"""

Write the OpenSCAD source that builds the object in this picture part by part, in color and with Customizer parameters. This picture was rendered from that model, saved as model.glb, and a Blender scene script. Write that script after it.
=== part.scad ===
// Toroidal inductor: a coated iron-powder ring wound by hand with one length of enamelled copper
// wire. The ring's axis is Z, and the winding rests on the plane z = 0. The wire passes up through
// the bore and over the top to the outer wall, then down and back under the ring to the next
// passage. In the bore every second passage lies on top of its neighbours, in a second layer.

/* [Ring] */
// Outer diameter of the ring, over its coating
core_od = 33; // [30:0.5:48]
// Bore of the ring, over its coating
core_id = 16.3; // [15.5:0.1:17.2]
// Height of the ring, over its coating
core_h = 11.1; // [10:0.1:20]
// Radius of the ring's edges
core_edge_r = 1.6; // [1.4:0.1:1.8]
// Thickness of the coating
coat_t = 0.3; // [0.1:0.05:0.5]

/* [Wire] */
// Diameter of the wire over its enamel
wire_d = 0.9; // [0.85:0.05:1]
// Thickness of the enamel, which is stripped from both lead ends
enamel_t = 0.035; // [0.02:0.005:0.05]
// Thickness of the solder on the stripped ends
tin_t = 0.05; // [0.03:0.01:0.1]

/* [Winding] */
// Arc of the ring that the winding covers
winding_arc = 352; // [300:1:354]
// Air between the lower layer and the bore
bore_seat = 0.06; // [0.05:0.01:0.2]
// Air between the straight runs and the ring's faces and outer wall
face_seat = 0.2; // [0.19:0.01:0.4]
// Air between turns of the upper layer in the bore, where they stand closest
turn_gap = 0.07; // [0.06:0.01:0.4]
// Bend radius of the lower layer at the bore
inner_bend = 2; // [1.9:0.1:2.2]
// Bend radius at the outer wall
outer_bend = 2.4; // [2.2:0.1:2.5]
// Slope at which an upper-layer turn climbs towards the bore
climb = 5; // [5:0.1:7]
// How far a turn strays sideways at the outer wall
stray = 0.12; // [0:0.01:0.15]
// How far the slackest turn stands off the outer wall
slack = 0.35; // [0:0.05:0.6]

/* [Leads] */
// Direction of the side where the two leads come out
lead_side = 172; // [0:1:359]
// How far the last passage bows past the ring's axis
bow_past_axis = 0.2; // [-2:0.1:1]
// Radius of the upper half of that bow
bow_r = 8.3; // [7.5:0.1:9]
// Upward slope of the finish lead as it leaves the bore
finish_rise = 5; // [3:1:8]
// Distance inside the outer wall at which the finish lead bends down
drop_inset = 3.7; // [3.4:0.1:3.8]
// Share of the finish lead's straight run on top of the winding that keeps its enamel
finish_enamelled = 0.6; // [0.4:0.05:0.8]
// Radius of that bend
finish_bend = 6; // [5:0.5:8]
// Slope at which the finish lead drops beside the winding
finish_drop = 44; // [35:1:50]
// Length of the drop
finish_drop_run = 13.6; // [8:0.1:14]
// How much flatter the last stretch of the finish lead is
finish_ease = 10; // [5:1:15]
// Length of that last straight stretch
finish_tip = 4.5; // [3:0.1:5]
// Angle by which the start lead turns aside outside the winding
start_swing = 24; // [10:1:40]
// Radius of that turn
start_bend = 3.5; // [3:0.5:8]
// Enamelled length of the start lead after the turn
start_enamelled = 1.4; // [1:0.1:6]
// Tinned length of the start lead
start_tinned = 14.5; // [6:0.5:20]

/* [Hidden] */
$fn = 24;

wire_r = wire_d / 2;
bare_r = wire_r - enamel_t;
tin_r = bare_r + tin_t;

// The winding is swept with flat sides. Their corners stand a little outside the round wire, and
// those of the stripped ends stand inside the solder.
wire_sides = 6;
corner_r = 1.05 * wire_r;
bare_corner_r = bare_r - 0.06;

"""

- [TASK] Extract the complete data, matching each line exactly.

- [RESULT OF THIS TASK]
Write the OpenSCAD source that builds the object in this picture part by part, in color and with Customizer parameters. This picture was rendered from that model, saved as model.glb, and a Blender scene script. Write that script after it.
=== part.scad ===
// Toroidal inductor: a coated iron-powder ring wound by hand with one length of enamelled copper
// wire. The ring's axis is Z, and the winding rests on the plane z = 0. The wire passes up through
// the bore and over the top to the outer wall, then down and back under the ring to the next
// passage. In the bore every second passage lies on top of its neighbours, in a second layer.

/* [Ring] */
// Outer diameter of the ring, over its coating
core_od = 33; // [30:0.5:48]
// Bore of the ring, over its coating
core_id = 16.3; // [15.5:0.1:17.2]
// Height of the ring, over its coating
core_h = 11.1; // [10:0.1:20]
// Radius of the ring's edges
core_edge_r = 1.6; // [1.4:0.1:1.8]
// Thickness of the coating
coat_t = 0.3; // [0.1:0.05:0.5]

/* [Wire] */
// Diameter of the wire over its enamel
wire_d = 0.9; // [0.85:0.05:1]
// Thickness of the enamel, which is stripped from both lead ends
enamel_t = 0.035; // [0.02:0.005:0.05]
// Thickness of the solder on the stripped ends
tin_t = 0.05; // [0.03:0.01:0.1]

/* [Winding] */
// Arc of the ring that the winding covers
winding_arc = 352; // [300:1:354]
// Air between the lower layer and the bore
bore_seat = 0.06; // [0.05:0.01:0.2]
// Air between the straight runs and the ring's faces and outer wall
face_seat = 0.2; // [0.19:0.01:0.4]
// Air between turns of the upper layer in the bore, where they stand closest
turn_gap = 0.07; // [0.06:0.01:0.4]
// Bend radius of the lower layer at the bore
inner_bend = 2; // [1.9:0.1:2.2]
// Bend radius at the outer wall
outer_bend = 2.4; // [2.2:0.1:2.5]
// Slope at which an upper-layer turn climbs towards the bore
climb = 5; // [5:0.1:7]
// How far a turn strays sideways at the outer wall
stray = 0.12; // [0:0.01:0.15]
// How far the slackest turn stands off the outer wall
slack = 0.35; // [0:0.05:0.6]

/* [Leads] */
// Direction of the side where the two leads come out
lead_side = 172; // [0:1:359]
// How far the last passage bows past the ring's axis
bow_past_axis = 0.2; // [-2:0.1:1]
// Radius of the upper half of that bow
bow_r = 8.3; // [7.5:0.1:9]
// Upward slope of the finish lead as it leaves the bore
finish_rise = 5; // [3:1:8]
// Distance inside the outer wall at which the finish lead bends down
drop_inset = 3.7; // [3.4:0.1:3.8]
// Share of the finish lead's straight run on top of the winding that keeps its enamel
finish_enamelled = 0.6; // [0.4:0.05:0.8]
// Radius of that bend
finish_bend = 6; // [5:0.5:8]
// Slope at which the finish lead drops beside the winding
finish_drop = 44; // [35:1:50]
// Length of the drop
finish_drop_run = 13.6; // [8:0.1:14]
// How much flatter the last stretch of the finish lead is
finish_ease = 10; // [5:1:15]
// Length of that last straight stretch
finish_tip = 4.5; // [3:0.1:5]
// Angle by which the start lead turns aside outside the winding
start_swing = 24; // [10:1:40]
// Radius of that turn
start_bend = 3.5; // [3:0.5:8]
// Enamelled length of the start lead after the turn
start_enamelled = 1.4; // [1:0.1:6]
// Tinned length of the start lead
start_tinned = 14.5; // [6:0.5:20]

/* [Hidden] */
$fn = 24;

wire_r = wire_d / 2;
bare_r = wire_r - enamel_t;
tin_r = bare_r + tin_t;

// The winding is swept with flat sides. Their corners stand a little outside the round wire, and
// those of the stripped ends stand inside the solder.
wire_sides = 6;
corner_r = 1.05 * wire_r;
bare_corner_r = bare_r - 0.06;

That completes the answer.